Victim mentality is an acquired personality trait in which a person tends to recognize themselves as a victim of the negative actions of others, and to behave as if this were the case.
Billie Stone felt she was a victim of life. A beautiful woman with the voice of an angel living on an idyllic island with the artistic mother she loved. Even with the beauty around her she felt alone after her husband and son were killed in an accident. Her music was the only thing that got her out of bed some days – that and her aging mother. And she wanted her life back.

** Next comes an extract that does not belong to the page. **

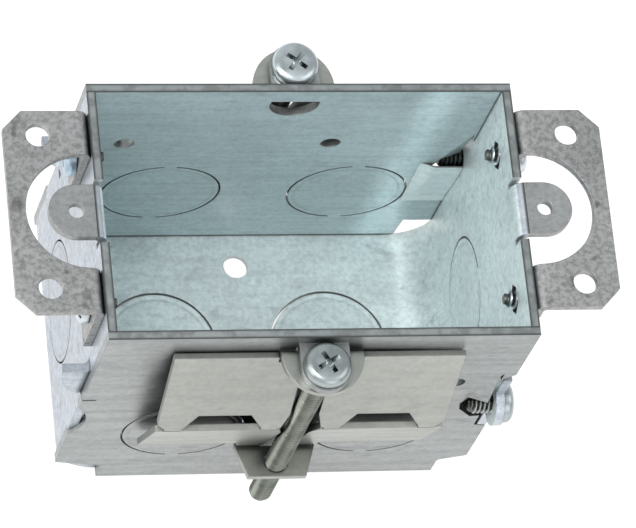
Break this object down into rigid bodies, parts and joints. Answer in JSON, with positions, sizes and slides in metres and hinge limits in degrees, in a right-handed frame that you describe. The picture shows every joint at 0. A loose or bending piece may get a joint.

Joe Franks felt like a victim of life when everything he’d ever worked for was taken from him and he was forced into pizza delivery to make ends meet. He never meant to hurt anyone on that dark Texas highway. Suddenly the minivan was in front of him and he couldn’t avoid it. He went to prison, lost his house, car, and job. Society was determined to keep him down.
Who was the victim and who was the victimizer?
Franks saw Billie as the lucky one. She had a job she loved, a beach house on an island to live in, and he wanted his life back. So, the man who killed her family approached her wanting her help – and when she wouldn’t give it, he tried to take it from her.
Stones of Sandhill Island picks back up where Secrets of Sandhill Island left off. Some of the same characters make an appearance, but the main character – Sandhill Island – is once again in the forefront. The island is home to a handful of inhabitants who are wooed by her beauty and live their lives loving the calm and isolation it brings. The people are kind – except when exploited – and take care of each other and their island.
Billie Stone would get her life back if it killed her.